Mentre gli italiani alzano la Coppa, sugli spalti ci sono generali del regime e famiglie comuni. Il tennis arriva nello stesso luogo in cui, solo tre anni prima, i prigionieri politici venivano ammassati sulle gradinate e chiamati per nome verso l’interrogatorio e verso la morte.

Per i sopravvissuti e per chi da anni lavora alla memoria delle violazioni dei diritti umani in Cile, l’Estadio Nacional è diventato un luogo della memoria, con settori come la “Escotilla 8” trasformati in spazi di commemorazione.

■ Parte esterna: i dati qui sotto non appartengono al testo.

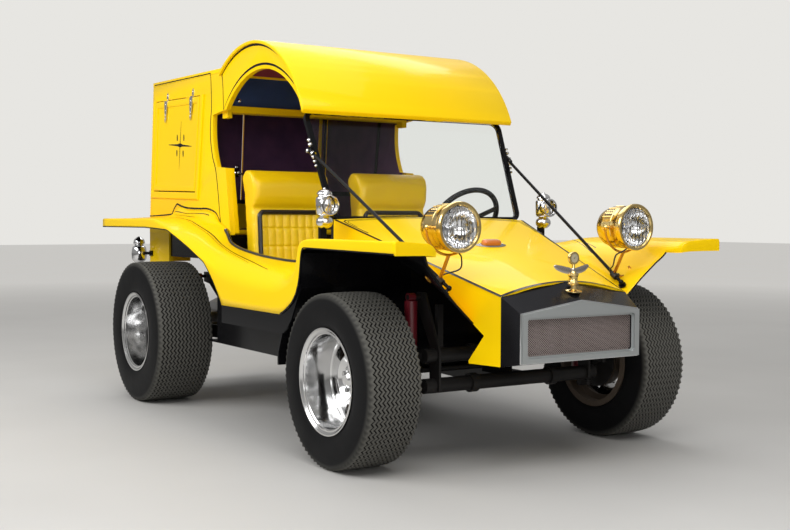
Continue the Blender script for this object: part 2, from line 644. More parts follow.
RIDGE = ((1990, 668), (1700, 664), (1500, 668), (1300, 676), (1100, 690), (850, 716), (640, 738))
for side_name, side in SIDES:
    shell = surface_of(fenders[side_name])
    # edge line under the shelf's side, down the leg behind the wheel and up over the rear wheel
    front = [*range(-515, 175, 14), 178, 184, 190, 195, 199, 202, 205, 208, 211, 215, 220, *range(230, 396, 8), 396]
    lines = []
    for foot in (front, [*range(1000, 1640, 12), *range(1640, 2700, 30), 2698]):
        edge = [(s, *body_section(s)[-1]) for s in foot]
        lines.append(ribbon([(at(s, z + 2.5, side * (x + 0.4)), Vector((side, 0, 0))) for s, x, z in edge], 0.0055))
    # double line along the shoulder from the rear fender down to the cockpit's side
    lines.append(brushed(shell, 1150, RIDGE, side, lambda share: 0.003 + 0.004 * sin(pi * share)))
    lines.append(brushed(shell, 1150, [(s, x + 14) for s, x in RIDGE[1:-1]], side,
                         lambda share: 0.0016 + 0.0018 * sin(pi * share)))
    # short crossing lines on the front fender's valley
    for run in (((-60, 520), (60, 560), (200, 600)), ((-40, 560), (80, 590), (190, 640))):
        lines.append(brushed(shell, 1150, run, side, 0.004))
    striped(f"fender_pinstripes_{side_name}", lines)

# Radiator shell and its mesh
# Polished steel surround with a satin silver face, and a mesh of waved wires held in its opening.
# The dark polish of its sides mirrors the yellow hood; the mesh is one wire repeated by a node tree.
SHELL_FACE_STATION = -573
SHELL_FACE = ((-296, 443), (296, 443), (296, 630), (0, 672), (-296, 630), (-296, 443))
OPENING = (263, 470)
shell_metal, tree, shader = new_material("radiator_shell_metal")
place = node(tree, "TexCoord", out="Object")
face = maths(tree, "LESS_THAN", node(tree, "SeparateXYZ", place, out="Y"), at(SHELL_FACE_STATION + 1, 0).y)
plug(tree, shader, Base_Color=mixed(tree, face, (0.035, 0.035, 0.04), (0.44, 0.46, 0.46)),
     Roughness=maths(tree, "MULTIPLY_ADD", node(tree, "TexNoise", Vector=place, Scale=16, Detail=4), 0.1,
                     maths(tree, "MULTIPLY_ADD", face, 0.22, 0.15)),
     Metallic=maths(tree, "MULTIPLY_ADD", face, -0.15, 0.85))
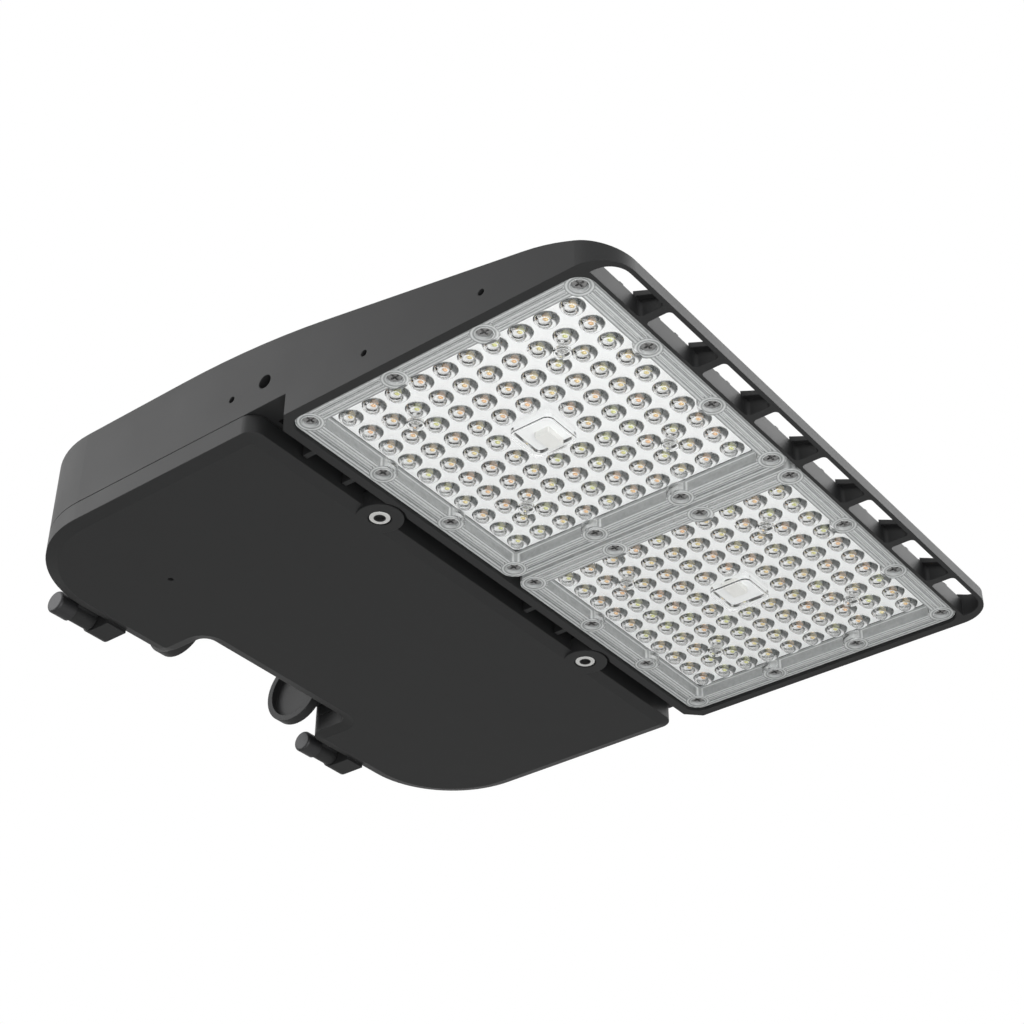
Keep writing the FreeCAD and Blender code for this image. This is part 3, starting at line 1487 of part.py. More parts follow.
make_housing()
make_door()
make_door_gasket()
for side_name, tab_start in (("right", size.right_tab), ("left", size.left_tab)):
    make_hinge_pin(side_name, tab_start)
for side_name, screw_across in door_screw_offsets().items():
    make_captive_screw(side_name, screw_across)
make_retainers()
for side_name, module_centre in module_centres().items():
    make_lens(side_name, module_centre)
    make_lens_gasket(side_name, module_centre)
    make_board(side_name, module_centre)
    make_chips(side_name, module_centre)
    make_connector(side_name)
    make_led_lead(side_name)
make_lens_screws()
make_board_screws()
make_driver()
make_driver_screws()
make_terminal_block()
make_surge_protector()
make_ground_screw()
make_grommet()
make_supply_leads()
make_surge_leads()
doc.recompute()

faults = []
for thing in doc.Objects:
    if "Invalid" in thing.State or "Error" in thing.State:
        faults.append(f"{thing.Name}: {thing.State}")
for node in nodes:
    if node.Shape.isNull() or not node.Shape.isValid():
        faults.append(f"{node.Label}: no valid shape")
if faults:
    raise SystemExit("\n".join(faults))

os.makedirs("parts", exist_ok=True)
for node in nodes:
    node.Shape.exportStep(f"parts/{node.Label}.step")
    solids = len(node.Shape.Solids)
    print(f"{node.Label}: {solids} solid(s), {node.Shape.Volume / 1000:.2f} cm3")
print(f"{len(nodes)} nodes")
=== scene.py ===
# %% [markdown]
# # A shoebox area light, dressed for its portrait
#
# The lamp hangs from a pole arm with its lenses down, so the camera looks up at it from
# below. The castings, screws and plates already exist as solids at their real size. This
# file gives each of them the finish of the real thing and makes what the solids leave
# plain: the clear optics with the little rooms that their LEDs sit in, and the LEDs.

# %% Load the solids
import math

import bmesh
import bpy
from mathutils import Matrix, Vector


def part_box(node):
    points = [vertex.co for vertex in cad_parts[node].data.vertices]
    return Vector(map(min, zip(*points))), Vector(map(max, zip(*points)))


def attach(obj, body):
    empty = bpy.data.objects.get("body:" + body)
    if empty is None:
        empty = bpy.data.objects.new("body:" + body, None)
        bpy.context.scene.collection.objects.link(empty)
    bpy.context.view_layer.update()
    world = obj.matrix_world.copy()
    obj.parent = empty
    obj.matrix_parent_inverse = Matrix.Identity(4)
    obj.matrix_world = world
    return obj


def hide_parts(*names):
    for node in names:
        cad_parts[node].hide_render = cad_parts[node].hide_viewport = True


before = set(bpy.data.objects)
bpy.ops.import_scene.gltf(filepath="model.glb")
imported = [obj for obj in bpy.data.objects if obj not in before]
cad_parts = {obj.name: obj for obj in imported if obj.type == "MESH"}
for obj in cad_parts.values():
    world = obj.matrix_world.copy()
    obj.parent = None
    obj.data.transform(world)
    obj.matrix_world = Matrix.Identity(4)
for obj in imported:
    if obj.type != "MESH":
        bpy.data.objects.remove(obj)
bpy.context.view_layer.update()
MM = 0.001
SIDES = ("right", "left")

# %% [markdown]
# ## The camera first
#
# The photograph was taken from in front of the LED end, off to the +X side and well
# below. The camera is placed by its own position, the point that it aims at and a very
# small roll. A constraint could aim it too, but a matrix that is worked out once leaves
# nothing live in the file. A long lens keeps the lamp's edges nearly parallel.

# %% Camera
CAMERA_PLACE = Vector((0.6583, 0.6758, -0.5805))
CAMERA_AIM = Vector((0.0505, 0.2017, -0.0340))
CAMERA_ROLL = math.radians(0.36)
CAMERA_LENS = 68.65
SENSOR_WIDTH = 36.0


def place_camera():
    """Make the camera, turn it to its aim and look through it."""
    camera = bpy.data.objects.new("camera", bpy.data.cameras.new("camera"))
    bpy.context.scene.collection.objects.link(camera)
    turn = (CAMERA_AIM - CAMERA_PLACE).to_track_quat("-Z", "Y").to_matrix().to_4x4()
    roll = Matrix.Rotation(CAMERA_ROLL, 4, "Z")
    camera.matrix_world = Matrix.Translation(CAMERA_PLACE) @ turn @ roll
    camera.data.lens = CAMERA_LENS
    camera.data.sensor_width = SENSOR_WIDTH
    bpy.context.scene.camera = camera


place_camera()
print("camera to lamp:", round((CAMERA_AIM - CAMERA_PLACE).length, 3), "m")

# %% [markdown]
# ## Writing node trees as sums
#
# A finish is a small sum: a base tone plus some mottling, a roughness plus some grain.
# Nodes are easier to read when they are written that way, so one class stands for a
# socket and lets Python's own signs add the Math nodes. A second class holds a tree and
# adds any other node with one method.

# %% Node helpers
class Signal:
    """One output socket. Arithmetic on it adds Math nodes to its tree."""

    def __init__(self, graph, socket):
        self.graph = graph
        self.socket = socket

    def maths(self, operation, *terms):
        return self.graph.node("ShaderNodeMath", {"operation": operation}, dict(enumerate(terms)))

    def __add__(self, other):
        return self.maths("ADD", self, other)

    def __sub__(self, other):
        return self.maths("SUBTRACT", self, other)

    def __rsub__(self, other):
        return self.maths("SUBTRACT", other, self)

    def __mul__(self, other):
        return self.maths("MULTIPLY", self, other)

    def larger(self, other):
        return self.maths("MAXIMUM", self, other)

    def size(self):
        return self.maths("ABSOLUTE", self)

    def root(self):
        return self.maths("SQRT", self)

    def wave(self):
        return self.maths("SINE", self)

    def to_nearest(self, pitch):
        """The distance to the nearest whole number of pitches."""
        return self.maths("PINGPONG", self, pitch / 2)

    def past_nearest(self, pitch):
        """The same distance with its sign, negative before that number."""
        return self.maths("WRAP", self, pitch / 2, -pitch / 2)

    def above(self, other):
        return self.maths("GREATER_THAN", self, other)

    def below(self, other):
        return self.maths("LESS_THAN", self, other)

    __radd__ = __add__
    __rmul__ = __mul__


class Graph:
    """A node tree that grows by one method."""

    def __init__(self, tree):
        self.tree = tree

    def node(self, kind, settings=None, values=None, output=0):
        """Add a node: its settings first, then the values or links of its sockets."""
        made = self.tree.nodes.new(kind)
        for name, value in (settings or {}).items():
            setattr(made, name, value)
        for name, value in (values or {}).items():
            if isinstance(value, Signal):
                self.tree.links.new(value.socket, made.inputs[name])
            else:
                made.inputs[name].default_value = value
        return Signal(self, made.outputs[output]) if len(made.outputs) else None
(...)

L’Italia, invece, resta divisa a lungo su quella scelta. C’è chi continua a considerare quel viaggio una macchia, un’occasione mancata per schierarsi nettamente contro la dittatura. E c’è chi, al contrario, legge in quella vittoria e in quelle magliette rosse un esempio di come lo sport possa, pur tra contraddizioni e ambiguità, incrinare la retorica del regime.

Quella del 1976 è stata la prima, e per quasi cinquant’anni l’unica, Coppa Davis vinta dall’Italia. Gli stessi protagonisti l’hanno definita a volte una “felicità triste”. La gioia per un traguardo sportivo storico si mescola all’amarezza per il contesto in cui è stato raggiunto e per le fratture che si è portato dietro, dentro e fuori dal campo.

Se però c’è un tratto che tiene insieme quella squadra e quella storia, è proprio l’assenza di ipocrisia.

I quattro moschettieri e Pietrangeli non si sono mai presentati come soldati dell’antifascismo di maniera. Hanno litigato, hanno scelto, hanno sbagliato qualcosa e fatto bene qualcos’altro, dicendolo sempre con una franchezza quasi brutale.

Lo sport è spesso avvolto da comunicazione addomesticata e la Davis del ’76 in Cile continua a colpire anche per questo. Perché racconta una squadra di uomini contraddittori e diretti, che non hanno mai finto di essere migliori di quello che erano. E proprio per questo, forse, sono riusciti a resistere a un contesto politico ingestibile e a portare a casa, in mezzo a tutto quel rumore, l’unica insalatiera della storia del tennis italiano di allora.